### Short exercise:
Every line of the material is to be repeated exactly as it stands.

### Recorded information:
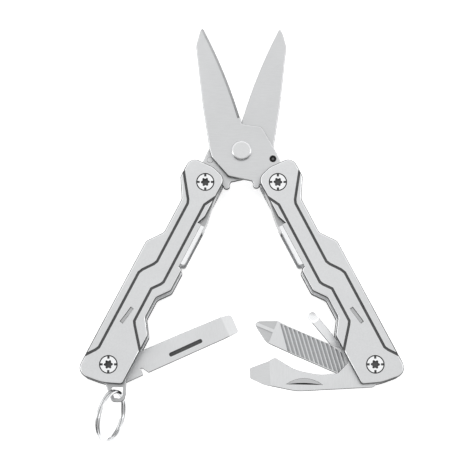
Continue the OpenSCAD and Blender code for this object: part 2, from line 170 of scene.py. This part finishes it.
def steel(name, grey, rough, grain=(1, 1, 1), grain_scale=900, bump=0.12, spread=0.05, tint=1.01):
    """Steel with a fine grain stretched by grain, cloudy tone and scattered hairline wear.

    grain scales the pattern along X, Y and Z, so a small number makes long strokes that way.
    spread is how far the tone strays from grey, and tint lifts blue over red.
    """
    made = bpy.data.materials.new(name)
    made.use_nodes = True
    nodes, links = made.node_tree.nodes, made.node_tree.links
    shader = nodes["Principled BSDF"]
    shader.inputs["Metallic"].default_value = 1.0
    coords = nodes.new("ShaderNodeTexCoord")

    def noise(scale, detail, stretch=(1, 1, 1)):
        place = nodes.new("ShaderNodeMapping")
        place.inputs["Scale"].default_value = stretch
        links.new(coords.outputs["Object"], place.inputs["Vector"])
        made_noise = nodes.new("ShaderNodeTexNoise")
        made_noise.inputs["Scale"].default_value = scale
        made_noise.inputs["Detail"].default_value = detail
        links.new(place.outputs["Vector"], made_noise.inputs["Vector"])
        return made_noise.outputs["Fac"]

    def ramp(source, low, high, a, b):
        node = nodes.new("ShaderNodeMapRange")
        node.inputs["From Min"].default_value = low
        node.inputs["From Max"].default_value = high
        node.inputs["To Min"].default_value = a
        node.inputs["To Max"].default_value = b
        links.new(source, node.inputs["Value"])
        return node.outputs["Result"]

    cloud_scale, stroke_scale = 70, 260
    fine = noise(grain_scale, 3, grain)
    cloud = noise(cloud_scale, 4)
    strokes = noise(stroke_scale, 2, (0.25, 1.6, 1))
    tone = nodes.new("ShaderNodeMix")
    tone.data_type = "RGBA"
    dark, light = grey * (1 - spread), grey * (1 + spread)
    tone.inputs["A"].default_value = (dark / tint, dark, dark * tint, 1)
    tone.inputs["B"].default_value = (light / tint, light, light * tint, 1)
    # The tone strays half by the grain and half by the clouds
    mixed = nodes.new("ShaderNodeMath")
    mixed.operation = "MULTIPLY_ADD"
    links.new(ramp(fine, 0.3, 0.7, 0, 0.5), mixed.inputs[0])
    mixed.inputs[1].default_value = 1.0
    links.new(ramp(cloud, 0.3, 0.7, 0, 0.5), mixed.inputs[2])
    links.new(mixed.outputs[0], tone.inputs["Factor"])
    links.new(tone.outputs["Result"], shader.inputs["Base Color"])
    links.new(ramp(strokes, 0.35, 0.75, rough * 0.9, rough * 1.15), shader.inputs["Roughness"])
    bumps = nodes.new("ShaderNodeBump")
    bumps.inputs["Strength"].default_value = bump
    bumps.inputs["Distance"].default_value = 0.02 * MM
    links.new(fine, bumps.inputs["Height"])
    links.new(bumps.outputs["Normal"], shader.inputs["Normal"])
    return made


def make_materials():
    return {
        "blasted": steel("blasted_plate", 0.74, 0.46, grain_scale=2600, bump=0.35),
        "ground": steel("ground_blade", 0.67, 0.4, grain=(0.3, 3, 1), grain_scale=1500, bump=0.18),
        "brushed": steel("brushed_tool", 0.76, 0.38, grain=(3, 0.4, 1), grain_scale=1500, bump=0.18),
        # The pick is painted paler than the other tools, as painted light against the shade of the
        # layers above it
        "pick": steel("pick_painted_light", 0.9, 0.34, grain=(3, 0.4, 1), grain_scale=1500, bump=0.15),
        "polished": steel("polished_steel", 0.97, 0.16, grain_scale=1200, bump=0.03, spread=0.02),
        "rivet": steel("rivet_steel", 0.74, 0.2, grain_scale=1200, bump=0.05, spread=0.02),
        "ring": steel("ring_wire", 0.7, 0.12, grain_scale=900, bump=0.03, spread=0.03),
        "edge": steel("polished_chamfer", 0.97, 0.3, grain_scale=1500, bump=0.06, spread=0.02),
        # Sides of pieces and the lower band of their rims: near-black painted shade
        "side_shade": steel("side_painted_shade", 0.12, 0.5, grain=(1, 1, 0.15), grain_scale=2400, bump=0.4, spread=0.15),
        "spring": steel("rolled_spring", 0.5, 0.34, grain=(0.3, 3, 1), grain_scale=1400, bump=0.12),
        # Recess floors, short walls and their rims: near-black painted shade
        "recess": steel("recess_painted_shade", 0.13, 0.6, grain_scale=2500, bump=0.4, spread=0.2),
        # Deep hollows such as the bottle opener's nick and the stop pins' holes: black painted shade
        "hollow": steel("hollow_painted_shade", 0.03, 0.7, grain_scale=2500, bump=0.3, spread=0.2),
        # The lug sits low between the plates, and its darker grey is painted shade
        "lug": steel("lug_steel", 0.5, 0.42, grain_scale=2000, bump=0.25),
        # Sloped faces and the file's grooves: ground steel painted darker, as painted shade
        "slope": steel("ground_slope_painted_shade", 0.6, 0.42, grain=(0.3, 3, 1), grain_scale=1500, bump=0.25),
        # The serrated bevel: painted darker as the shade between its fine teeth
        "serrated": steel("serrated_edge_painted_shade", 0.36, 0.42, grain_scale=2600, bump=0.3, spread=0.1),
    }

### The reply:
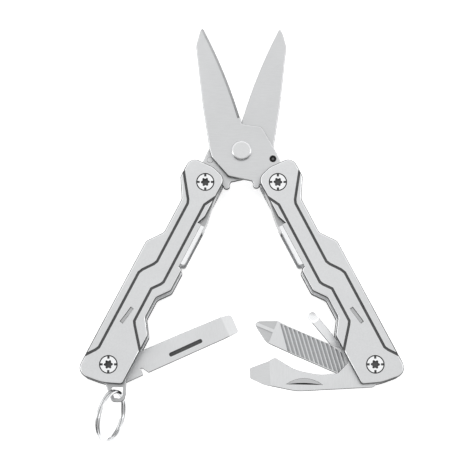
Continue the OpenSCAD and Blender code for this object: part 2, from line 170 of scene.py. This part finishes it.
def steel(name, grey, rough, grain=(1, 1, 1), grain_scale=900, bump=0.12, spread=0.05, tint=1.01):
    """Steel with a fine grain stretched by grain, cloudy tone and scattered hairline wear.

    grain scales the pattern along X, Y and Z, so a small number makes long strokes that way.
    spread is how far the tone strays from grey, and tint lifts blue over red.
    """
    made = bpy.data.materials.new(name)
    made.use_nodes = True
    nodes, links = made.node_tree.nodes, made.node_tree.links
    shader = nodes["Principled BSDF"]
    shader.inputs["Metallic"].default_value = 1.0
    coords = nodes.new("ShaderNodeTexCoord")

    def noise(scale, detail, stretch=(1, 1, 1)):
        place = nodes.new("ShaderNodeMapping")
        place.inputs["Scale"].default_value = stretch
        links.new(coords.outputs["Object"], place.inputs["Vector"])
        made_noise = nodes.new("ShaderNodeTexNoise")
        made_noise.inputs["Scale"].default_value = scale
        made_noise.inputs["Detail"].default_value = detail
        links.new(place.outputs["Vector"], made_noise.inputs["Vector"])
        return made_noise.outputs["Fac"]

    def ramp(source, low, high, a, b):
        node = nodes.new("ShaderNodeMapRange")
        node.inputs["From Min"].default_value = low
        node.inputs["From Max"].default_value = high
        node.inputs["To Min"].default_value = a
        node.inputs["To Max"].default_value = b
        links.new(source, node.inputs["Value"])
        return node.outputs["Result"]

    cloud_scale, stroke_scale = 70, 260
    fine = noise(grain_scale, 3, grain)
    cloud = noise(cloud_scale, 4)
    strokes = noise(stroke_scale, 2, (0.25, 1.6, 1))
    tone = nodes.new("ShaderNodeMix")
    tone.data_type = "RGBA"
    dark, light = grey * (1 - spread), grey * (1 + spread)
    tone.inputs["A"].default_value = (dark / tint, dark, dark * tint, 1)
    tone.inputs["B"].default_value = (light / tint, light, light * tint, 1)
    # The tone strays half by the grain and half by the clouds
    mixed = nodes.new("ShaderNodeMath")
    mixed.operation = "MULTIPLY_ADD"
    links.new(ramp(fine, 0.3, 0.7, 0, 0.5), mixed.inputs[0])
    mixed.inputs[1].default_value = 1.0
    links.new(ramp(cloud, 0.3, 0.7, 0, 0.5), mixed.inputs[2])
    links.new(mixed.outputs[0], tone.inputs["Factor"])
    links.new(tone.outputs["Result"], shader.inputs["Base Color"])
    links.new(ramp(strokes, 0.35, 0.75, rough * 0.9, rough * 1.15), shader.inputs["Roughness"])
    bumps = nodes.new("ShaderNodeBump")
    bumps.inputs["Strength"].default_value = bump
    bumps.inputs["Distance"].default_value = 0.02 * MM
    links.new(fine, bumps.inputs["Height"])
    links.new(bumps.outputs["Normal"], shader.inputs["Normal"])
    return made


def make_materials():
    return {
        "blasted": steel("blasted_plate", 0.74, 0.46, grain_scale=2600, bump=0.35),
        "ground": steel("ground_blade", 0.67, 0.4, grain=(0.3, 3, 1), grain_scale=1500, bump=0.18),
        "brushed": steel("brushed_tool", 0.76, 0.38, grain=(3, 0.4, 1), grain_scale=1500, bump=0.18),
        # The pick is painted paler than the other tools, as painted light against the shade of the
        # layers above it
        "pick": steel("pick_painted_light", 0.9, 0.34, grain=(3, 0.4, 1), grain_scale=1500, bump=0.15),
        "polished": steel("polished_steel", 0.97, 0.16, grain_scale=1200, bump=0.03, spread=0.02),
        "rivet": steel("rivet_steel", 0.74, 0.2, grain_scale=1200, bump=0.05, spread=0.02),
        "ring": steel("ring_wire", 0.7, 0.12, grain_scale=900, bump=0.03, spread=0.03),
        "edge": steel("polished_chamfer", 0.97, 0.3, grain_scale=1500, bump=0.06, spread=0.02),
        # Sides of pieces and the lower band of their rims: near-black painted shade
        "side_shade": steel("side_painted_shade", 0.12, 0.5, grain=(1, 1, 0.15), grain_scale=2400, bump=0.4, spread=0.15),
        "spring": steel("rolled_spring", 0.5, 0.34, grain=(0.3, 3, 1), grain_scale=1400, bump=0.12),
        # Recess floors, short walls and their rims: near-black painted shade
        "recess": steel("recess_painted_shade", 0.13, 0.6, grain_scale=2500, bump=0.4, spread=0.2),
        # Deep hollows such as the bottle opener's nick and the stop pins' holes: black painted shade
        "hollow": steel("hollow_painted_shade", 0.03, 0.7, grain_scale=2500, bump=0.3, spread=0.2),
        # The lug sits low between the plates, and its darker grey is painted shade
        "lug": steel("lug_steel", 0.5, 0.42, grain_scale=2000, bump=0.25),
        # Sloped faces and the file's grooves: ground steel painted darker, as painted shade
        "slope": steel("ground_slope_painted_shade", 0.6, 0.42, grain=(0.3, 3, 1), grain_scale=1500, bump=0.25),
        # The serrated bevel: painted darker as the shade between its fine teeth
        "serrated": steel("serrated_edge_painted_shade", 0.36, 0.42, grain_scale=2600, bump=0.3, spread=0.1),
    }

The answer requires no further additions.